(begin)

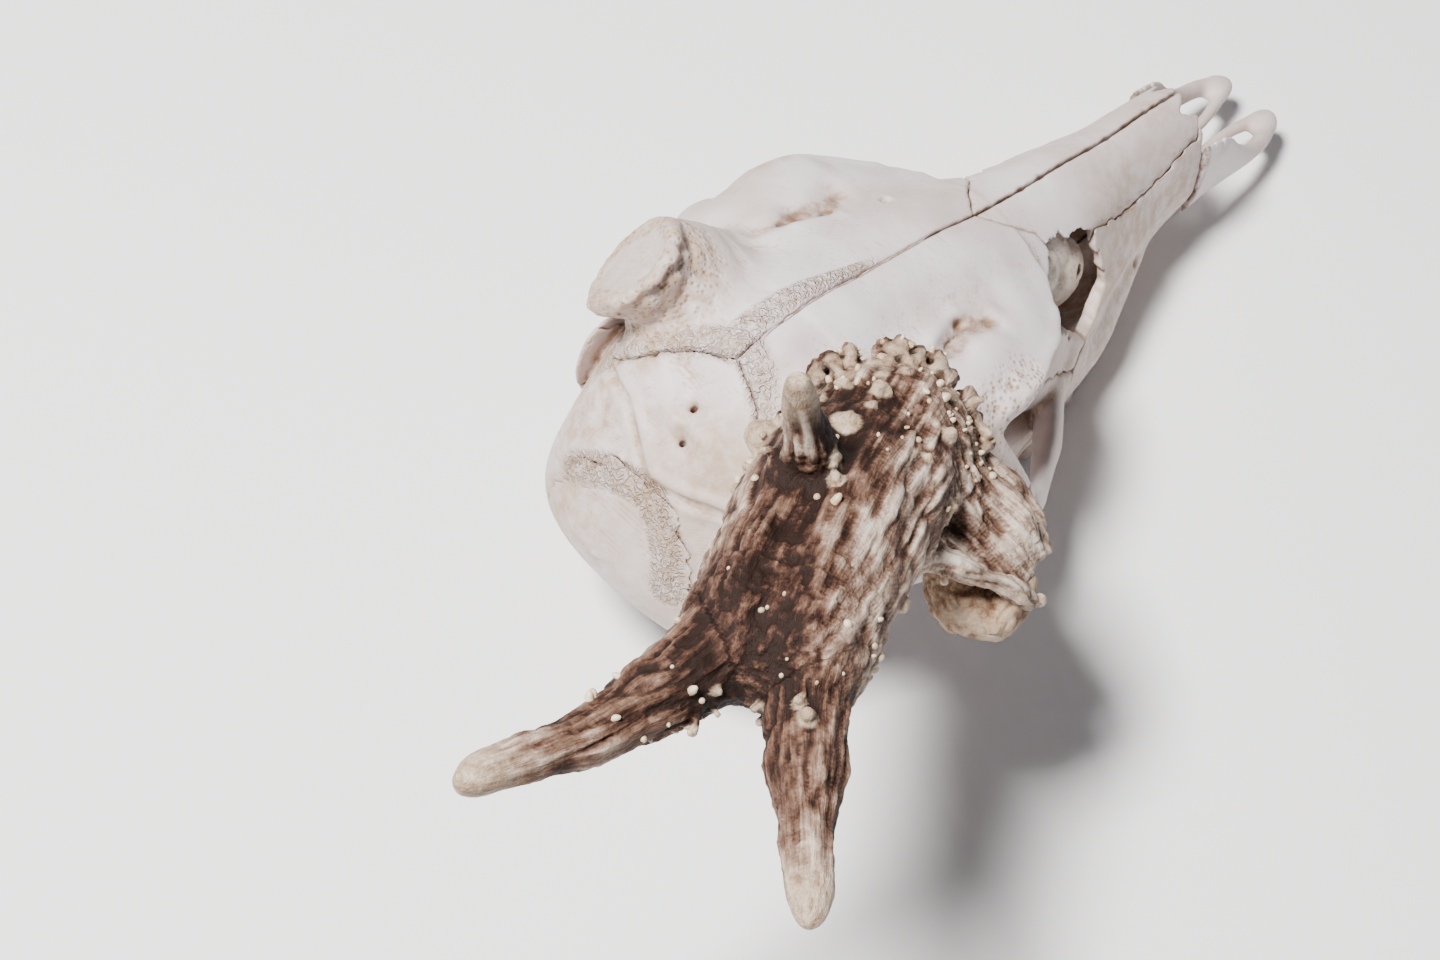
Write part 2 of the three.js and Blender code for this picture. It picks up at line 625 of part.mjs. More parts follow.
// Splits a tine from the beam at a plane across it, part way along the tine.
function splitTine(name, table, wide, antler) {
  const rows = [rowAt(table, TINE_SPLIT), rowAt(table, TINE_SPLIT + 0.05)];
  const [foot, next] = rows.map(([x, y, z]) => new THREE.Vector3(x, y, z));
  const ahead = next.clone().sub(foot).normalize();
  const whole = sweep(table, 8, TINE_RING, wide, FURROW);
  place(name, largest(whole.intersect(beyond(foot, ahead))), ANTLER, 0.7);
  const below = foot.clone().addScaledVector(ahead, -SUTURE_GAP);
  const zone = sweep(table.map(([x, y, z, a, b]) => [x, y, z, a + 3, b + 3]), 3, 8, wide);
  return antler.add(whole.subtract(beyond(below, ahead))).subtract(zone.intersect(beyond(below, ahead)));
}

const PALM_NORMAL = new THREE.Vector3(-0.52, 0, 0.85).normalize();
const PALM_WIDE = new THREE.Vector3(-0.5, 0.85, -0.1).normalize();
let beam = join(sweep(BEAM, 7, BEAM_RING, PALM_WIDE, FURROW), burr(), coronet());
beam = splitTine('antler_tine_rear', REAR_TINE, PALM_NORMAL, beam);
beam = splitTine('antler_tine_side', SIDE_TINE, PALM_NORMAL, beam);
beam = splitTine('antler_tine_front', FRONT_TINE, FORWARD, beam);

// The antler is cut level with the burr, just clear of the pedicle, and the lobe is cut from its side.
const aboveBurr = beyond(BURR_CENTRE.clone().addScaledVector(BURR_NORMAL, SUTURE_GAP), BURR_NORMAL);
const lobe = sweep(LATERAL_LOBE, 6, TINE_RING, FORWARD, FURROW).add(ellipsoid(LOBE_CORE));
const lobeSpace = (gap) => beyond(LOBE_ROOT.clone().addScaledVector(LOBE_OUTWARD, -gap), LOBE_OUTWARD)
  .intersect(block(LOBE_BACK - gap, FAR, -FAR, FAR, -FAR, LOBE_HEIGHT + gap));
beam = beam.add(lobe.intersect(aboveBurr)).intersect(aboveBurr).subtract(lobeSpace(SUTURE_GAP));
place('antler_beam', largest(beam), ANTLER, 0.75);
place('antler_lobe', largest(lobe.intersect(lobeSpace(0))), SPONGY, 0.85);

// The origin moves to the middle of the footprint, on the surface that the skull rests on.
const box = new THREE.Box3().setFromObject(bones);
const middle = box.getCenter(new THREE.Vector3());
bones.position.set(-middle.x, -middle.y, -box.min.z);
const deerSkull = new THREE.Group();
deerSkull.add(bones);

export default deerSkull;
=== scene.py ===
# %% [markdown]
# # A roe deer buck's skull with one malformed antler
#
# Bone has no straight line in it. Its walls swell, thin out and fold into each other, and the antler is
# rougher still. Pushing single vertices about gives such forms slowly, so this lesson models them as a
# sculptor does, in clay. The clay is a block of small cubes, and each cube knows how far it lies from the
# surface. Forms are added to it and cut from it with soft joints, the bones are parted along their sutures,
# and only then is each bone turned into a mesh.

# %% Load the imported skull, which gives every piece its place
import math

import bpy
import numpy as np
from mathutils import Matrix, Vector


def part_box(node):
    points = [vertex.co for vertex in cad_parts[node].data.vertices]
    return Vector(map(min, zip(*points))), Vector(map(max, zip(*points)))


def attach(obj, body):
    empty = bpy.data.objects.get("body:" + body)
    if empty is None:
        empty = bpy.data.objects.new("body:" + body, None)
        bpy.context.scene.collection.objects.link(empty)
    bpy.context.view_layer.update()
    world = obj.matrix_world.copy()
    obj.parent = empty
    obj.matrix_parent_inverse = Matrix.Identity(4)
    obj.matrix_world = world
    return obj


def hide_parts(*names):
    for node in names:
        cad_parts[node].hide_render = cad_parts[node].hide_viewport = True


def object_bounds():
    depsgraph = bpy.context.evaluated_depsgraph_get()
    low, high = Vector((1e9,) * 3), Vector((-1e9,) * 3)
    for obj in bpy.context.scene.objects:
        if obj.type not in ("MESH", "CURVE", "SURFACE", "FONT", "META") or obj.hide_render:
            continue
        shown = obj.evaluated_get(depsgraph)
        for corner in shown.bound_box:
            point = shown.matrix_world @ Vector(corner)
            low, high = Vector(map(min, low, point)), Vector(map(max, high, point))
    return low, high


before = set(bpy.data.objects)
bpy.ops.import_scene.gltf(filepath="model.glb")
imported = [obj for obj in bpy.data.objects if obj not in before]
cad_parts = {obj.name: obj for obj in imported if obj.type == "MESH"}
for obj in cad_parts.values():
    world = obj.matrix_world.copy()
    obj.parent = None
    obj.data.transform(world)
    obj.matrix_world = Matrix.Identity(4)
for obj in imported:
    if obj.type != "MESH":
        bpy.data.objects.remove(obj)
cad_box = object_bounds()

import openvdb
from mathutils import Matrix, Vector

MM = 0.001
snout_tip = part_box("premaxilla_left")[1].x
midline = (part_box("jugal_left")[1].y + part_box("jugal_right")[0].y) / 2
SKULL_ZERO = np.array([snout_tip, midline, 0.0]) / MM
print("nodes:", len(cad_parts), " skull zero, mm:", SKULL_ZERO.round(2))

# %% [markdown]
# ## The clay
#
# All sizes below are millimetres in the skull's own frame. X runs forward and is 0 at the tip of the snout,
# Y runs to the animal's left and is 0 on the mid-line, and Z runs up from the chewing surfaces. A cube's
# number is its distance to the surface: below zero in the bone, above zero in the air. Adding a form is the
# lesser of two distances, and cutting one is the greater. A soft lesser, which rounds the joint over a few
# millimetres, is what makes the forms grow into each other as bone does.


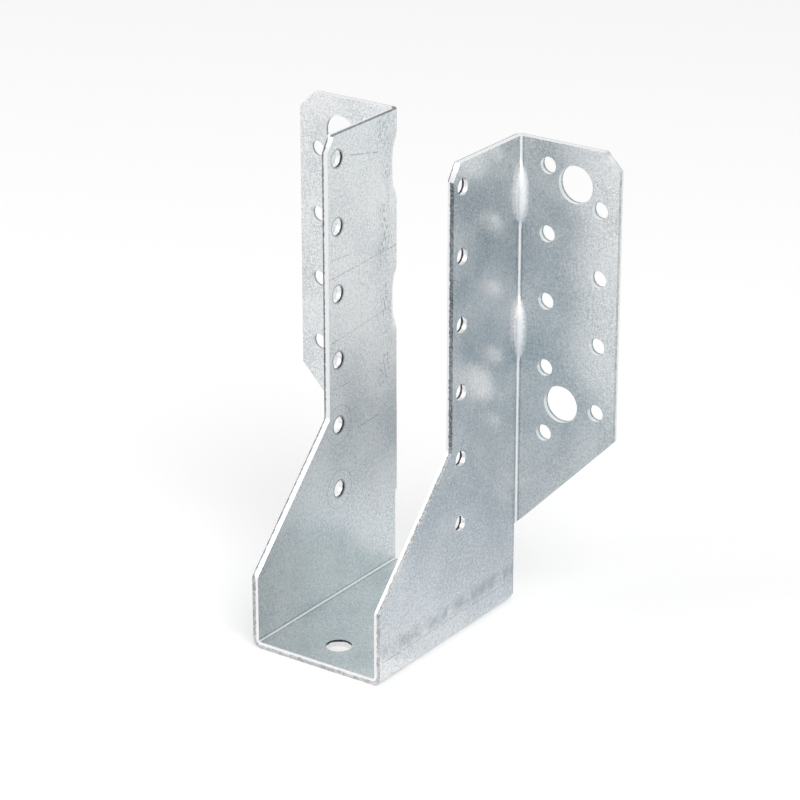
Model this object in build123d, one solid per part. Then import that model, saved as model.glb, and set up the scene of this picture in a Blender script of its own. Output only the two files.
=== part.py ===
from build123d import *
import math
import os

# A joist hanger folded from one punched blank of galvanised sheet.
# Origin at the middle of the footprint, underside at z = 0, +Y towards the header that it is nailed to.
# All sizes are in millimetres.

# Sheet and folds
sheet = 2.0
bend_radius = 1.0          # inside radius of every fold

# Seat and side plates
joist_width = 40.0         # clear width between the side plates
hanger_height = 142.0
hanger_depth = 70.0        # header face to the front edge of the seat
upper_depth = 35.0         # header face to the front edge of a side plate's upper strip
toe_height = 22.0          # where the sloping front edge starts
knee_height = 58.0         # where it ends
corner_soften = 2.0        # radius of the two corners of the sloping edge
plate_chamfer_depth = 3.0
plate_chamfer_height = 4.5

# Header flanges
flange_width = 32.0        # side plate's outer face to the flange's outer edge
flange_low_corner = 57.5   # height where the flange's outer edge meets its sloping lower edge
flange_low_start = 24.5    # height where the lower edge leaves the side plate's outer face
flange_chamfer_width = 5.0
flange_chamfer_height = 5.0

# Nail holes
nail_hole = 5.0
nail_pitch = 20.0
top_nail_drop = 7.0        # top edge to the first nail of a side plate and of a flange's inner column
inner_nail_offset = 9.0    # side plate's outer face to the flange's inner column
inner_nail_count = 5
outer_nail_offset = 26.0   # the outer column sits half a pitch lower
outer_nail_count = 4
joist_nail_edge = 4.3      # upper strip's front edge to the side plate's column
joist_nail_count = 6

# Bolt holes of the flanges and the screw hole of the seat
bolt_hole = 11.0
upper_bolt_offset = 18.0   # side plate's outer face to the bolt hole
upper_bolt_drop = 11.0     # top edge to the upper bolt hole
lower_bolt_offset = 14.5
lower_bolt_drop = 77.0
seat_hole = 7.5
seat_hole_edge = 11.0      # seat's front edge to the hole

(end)

_SHORT TASK_:
Each line from the one containing "skull rests on." through the one containing "bpy.context.scene.collection.objects.link(empty)" must be retyped exactly, the first and last of these included.

_ANSWER TO THE TASK_:
// The origin moves to the middle of the footprint, on the surface that the skull rests on.
const box = new THREE.Box3().setFromObject(bones);
const middle = box.getCenter(new THREE.Vector3());
bones.position.set(-middle.x, -middle.y, -box.min.z);
const deerSkull = new THREE.Group();
deerSkull.add(bones);

export default deerSkull;
=== scene.py ===
# %% [markdown]
# # A roe deer buck's skull with one malformed antler
#
# Bone has no straight line in it. Its walls swell, thin out and fold into each other, and the antler is
# rougher still. Pushing single vertices about gives such forms slowly, so this lesson models them as a
# sculptor does, in clay. The clay is a block of small cubes, and each cube knows how far it lies from the
# surface. Forms are added to it and cut from it with soft joints, the bones are parted along their sutures,
# and only then is each bone turned into a mesh.

# %% Load the imported skull, which gives every piece its place
import math

import bpy
import numpy as np
from mathutils import Matrix, Vector


def part_box(node):
    points = [vertex.co for vertex in cad_parts[node].data.vertices]
    return Vector(map(min, zip(*points))), Vector(map(max, zip(*points)))


def attach(obj, body):
    empty = bpy.data.objects.get("body:" + body)
    if empty is None:
        empty = bpy.data.objects.new("body:" + body, None)
        bpy.context.scene.collection.objects.link(empty)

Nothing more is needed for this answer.